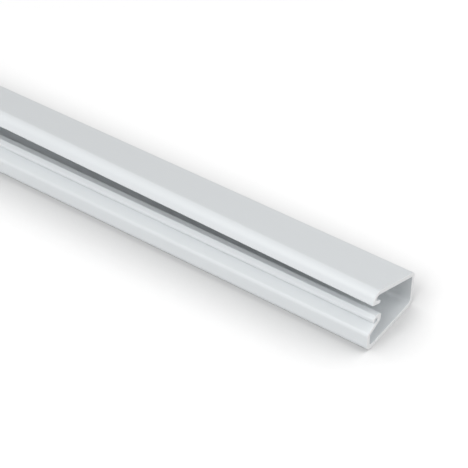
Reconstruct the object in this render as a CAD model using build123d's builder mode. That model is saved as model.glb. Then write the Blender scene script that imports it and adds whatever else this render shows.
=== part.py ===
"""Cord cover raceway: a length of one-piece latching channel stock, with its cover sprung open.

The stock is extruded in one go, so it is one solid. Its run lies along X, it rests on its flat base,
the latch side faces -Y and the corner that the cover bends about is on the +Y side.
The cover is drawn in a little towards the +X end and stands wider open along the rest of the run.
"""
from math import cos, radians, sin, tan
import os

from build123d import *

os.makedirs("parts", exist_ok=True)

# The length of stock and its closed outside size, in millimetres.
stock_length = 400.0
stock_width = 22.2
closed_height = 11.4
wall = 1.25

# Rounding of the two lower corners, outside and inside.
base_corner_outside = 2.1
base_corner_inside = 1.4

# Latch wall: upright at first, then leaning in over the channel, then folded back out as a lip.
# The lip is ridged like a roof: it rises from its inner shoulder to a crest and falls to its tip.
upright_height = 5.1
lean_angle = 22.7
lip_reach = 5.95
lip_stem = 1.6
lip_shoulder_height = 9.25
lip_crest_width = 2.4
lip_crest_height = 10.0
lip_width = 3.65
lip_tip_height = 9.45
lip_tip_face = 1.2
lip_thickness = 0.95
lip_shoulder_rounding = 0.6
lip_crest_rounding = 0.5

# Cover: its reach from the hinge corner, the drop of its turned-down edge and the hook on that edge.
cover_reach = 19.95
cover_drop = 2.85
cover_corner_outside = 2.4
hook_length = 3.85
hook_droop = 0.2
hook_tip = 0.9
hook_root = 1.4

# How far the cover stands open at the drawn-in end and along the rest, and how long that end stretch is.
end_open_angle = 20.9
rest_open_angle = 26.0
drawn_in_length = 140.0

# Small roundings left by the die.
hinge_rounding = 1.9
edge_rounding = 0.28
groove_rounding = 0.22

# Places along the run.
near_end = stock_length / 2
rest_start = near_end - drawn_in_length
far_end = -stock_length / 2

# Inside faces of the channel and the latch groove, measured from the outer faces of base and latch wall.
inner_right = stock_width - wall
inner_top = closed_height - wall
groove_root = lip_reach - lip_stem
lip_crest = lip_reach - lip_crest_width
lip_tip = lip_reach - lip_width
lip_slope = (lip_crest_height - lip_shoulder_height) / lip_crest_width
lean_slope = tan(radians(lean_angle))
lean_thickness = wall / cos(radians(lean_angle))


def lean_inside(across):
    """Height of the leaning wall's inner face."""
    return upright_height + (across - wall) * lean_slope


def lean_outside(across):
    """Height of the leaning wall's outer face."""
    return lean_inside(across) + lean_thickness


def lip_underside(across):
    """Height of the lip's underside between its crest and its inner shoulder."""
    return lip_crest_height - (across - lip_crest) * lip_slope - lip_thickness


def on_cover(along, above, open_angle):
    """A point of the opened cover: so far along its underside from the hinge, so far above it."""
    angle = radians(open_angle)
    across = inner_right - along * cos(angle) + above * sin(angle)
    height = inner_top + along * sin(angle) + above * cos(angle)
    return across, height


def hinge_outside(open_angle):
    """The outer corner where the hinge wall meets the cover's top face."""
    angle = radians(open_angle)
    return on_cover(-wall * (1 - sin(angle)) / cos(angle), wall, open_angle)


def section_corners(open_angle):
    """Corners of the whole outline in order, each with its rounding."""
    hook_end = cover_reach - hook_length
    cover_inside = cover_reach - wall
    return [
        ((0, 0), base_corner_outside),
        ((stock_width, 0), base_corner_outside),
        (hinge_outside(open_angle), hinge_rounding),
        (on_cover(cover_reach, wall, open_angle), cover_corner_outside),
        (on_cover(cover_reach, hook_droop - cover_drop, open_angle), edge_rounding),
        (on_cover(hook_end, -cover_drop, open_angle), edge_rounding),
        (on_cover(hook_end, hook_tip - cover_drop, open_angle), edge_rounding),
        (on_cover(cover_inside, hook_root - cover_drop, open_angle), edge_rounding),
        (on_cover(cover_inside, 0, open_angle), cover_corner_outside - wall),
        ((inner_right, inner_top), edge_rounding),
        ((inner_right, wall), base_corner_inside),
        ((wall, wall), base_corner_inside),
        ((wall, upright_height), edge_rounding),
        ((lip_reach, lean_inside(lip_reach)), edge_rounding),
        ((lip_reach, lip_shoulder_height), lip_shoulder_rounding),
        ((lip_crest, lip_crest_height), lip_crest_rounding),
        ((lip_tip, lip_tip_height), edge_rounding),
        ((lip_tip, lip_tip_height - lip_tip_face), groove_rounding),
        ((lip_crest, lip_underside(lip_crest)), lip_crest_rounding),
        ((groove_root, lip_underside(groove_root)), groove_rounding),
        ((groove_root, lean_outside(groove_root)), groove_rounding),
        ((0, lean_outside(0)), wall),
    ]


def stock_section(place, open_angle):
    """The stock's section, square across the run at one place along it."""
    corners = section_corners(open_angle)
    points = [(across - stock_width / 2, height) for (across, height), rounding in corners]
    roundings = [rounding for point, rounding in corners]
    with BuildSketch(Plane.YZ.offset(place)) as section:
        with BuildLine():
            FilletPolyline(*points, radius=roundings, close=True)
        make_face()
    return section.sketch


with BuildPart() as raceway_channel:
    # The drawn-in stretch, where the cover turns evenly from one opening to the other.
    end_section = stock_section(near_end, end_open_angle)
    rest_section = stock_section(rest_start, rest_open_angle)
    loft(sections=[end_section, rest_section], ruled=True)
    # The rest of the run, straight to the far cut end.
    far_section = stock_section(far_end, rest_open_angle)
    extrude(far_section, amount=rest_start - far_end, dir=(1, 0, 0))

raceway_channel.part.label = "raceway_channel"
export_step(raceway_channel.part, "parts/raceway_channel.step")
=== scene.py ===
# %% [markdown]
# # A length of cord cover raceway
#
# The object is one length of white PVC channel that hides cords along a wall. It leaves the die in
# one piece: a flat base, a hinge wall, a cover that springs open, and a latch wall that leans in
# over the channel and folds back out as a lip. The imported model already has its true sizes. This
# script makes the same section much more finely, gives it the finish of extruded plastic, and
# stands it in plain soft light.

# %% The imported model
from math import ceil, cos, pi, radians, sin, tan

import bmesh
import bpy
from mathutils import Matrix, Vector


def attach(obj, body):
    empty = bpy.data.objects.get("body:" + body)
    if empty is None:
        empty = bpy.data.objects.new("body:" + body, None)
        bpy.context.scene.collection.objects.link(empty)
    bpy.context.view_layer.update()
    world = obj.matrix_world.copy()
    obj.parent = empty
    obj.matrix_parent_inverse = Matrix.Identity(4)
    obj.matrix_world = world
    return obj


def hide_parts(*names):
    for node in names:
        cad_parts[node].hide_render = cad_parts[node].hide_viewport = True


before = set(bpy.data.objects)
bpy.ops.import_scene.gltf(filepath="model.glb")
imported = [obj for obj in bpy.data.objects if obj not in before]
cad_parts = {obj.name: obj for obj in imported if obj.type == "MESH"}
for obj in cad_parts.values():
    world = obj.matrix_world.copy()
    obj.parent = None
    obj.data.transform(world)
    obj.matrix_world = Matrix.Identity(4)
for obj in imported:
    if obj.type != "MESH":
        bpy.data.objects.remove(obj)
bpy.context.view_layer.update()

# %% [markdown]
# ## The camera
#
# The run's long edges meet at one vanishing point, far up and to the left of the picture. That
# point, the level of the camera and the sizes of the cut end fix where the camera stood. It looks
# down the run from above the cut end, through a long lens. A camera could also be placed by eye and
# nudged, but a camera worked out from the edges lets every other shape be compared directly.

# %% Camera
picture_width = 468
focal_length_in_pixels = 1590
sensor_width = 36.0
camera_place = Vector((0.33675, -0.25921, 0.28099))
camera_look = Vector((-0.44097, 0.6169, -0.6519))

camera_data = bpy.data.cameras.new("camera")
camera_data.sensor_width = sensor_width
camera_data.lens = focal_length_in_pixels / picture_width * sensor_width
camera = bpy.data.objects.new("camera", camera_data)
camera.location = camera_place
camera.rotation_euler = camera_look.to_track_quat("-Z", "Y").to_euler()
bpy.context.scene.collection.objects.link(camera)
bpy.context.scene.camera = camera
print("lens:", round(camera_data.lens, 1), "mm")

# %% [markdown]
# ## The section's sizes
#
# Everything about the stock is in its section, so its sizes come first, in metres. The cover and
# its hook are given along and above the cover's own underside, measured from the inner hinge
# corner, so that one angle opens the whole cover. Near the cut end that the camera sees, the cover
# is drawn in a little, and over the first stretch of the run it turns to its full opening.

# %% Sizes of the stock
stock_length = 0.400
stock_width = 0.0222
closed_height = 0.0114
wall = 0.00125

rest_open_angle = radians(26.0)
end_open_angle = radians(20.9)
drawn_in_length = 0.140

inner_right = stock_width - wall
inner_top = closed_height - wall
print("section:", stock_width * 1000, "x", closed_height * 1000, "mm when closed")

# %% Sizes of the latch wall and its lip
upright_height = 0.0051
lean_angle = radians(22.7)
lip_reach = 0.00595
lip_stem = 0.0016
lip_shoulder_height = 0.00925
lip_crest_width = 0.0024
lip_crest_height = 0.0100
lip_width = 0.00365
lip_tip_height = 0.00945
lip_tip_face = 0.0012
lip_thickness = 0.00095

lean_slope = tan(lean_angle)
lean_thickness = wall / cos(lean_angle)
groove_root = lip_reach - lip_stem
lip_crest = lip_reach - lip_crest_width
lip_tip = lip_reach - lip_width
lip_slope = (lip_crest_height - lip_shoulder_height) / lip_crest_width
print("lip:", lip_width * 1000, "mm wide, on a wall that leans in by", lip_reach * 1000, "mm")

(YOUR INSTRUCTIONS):
Set down, exactly and alone, the run of lines from the line that has "rest_section = stock_section(rest_start, rest_open_angle)" to the line that has "# stands it in plain soft light.".

(RESPONSE):
    rest_section = stock_section(rest_start, rest_open_angle)
    loft(sections=[end_section, rest_section], ruled=True)
    # The rest of the run, straight to the far cut end.
    far_section = stock_section(far_end, rest_open_angle)
    extrude(far_section, amount=rest_start - far_end, dir=(1, 0, 0))

raceway_channel.part.label = "raceway_channel"
export_step(raceway_channel.part, "parts/raceway_channel.step")
=== scene.py ===
# %% [markdown]
# # A length of cord cover raceway
#
# The object is one length of white PVC channel that hides cords along a wall. It leaves the die in
# one piece: a flat base, a hinge wall, a cover that springs open, and a latch wall that leans in
# over the channel and folds back out as a lip. The imported model already has its true sizes. This
# script makes the same section much more finely, gives it the finish of extruded plastic, and
# stands it in plain soft light.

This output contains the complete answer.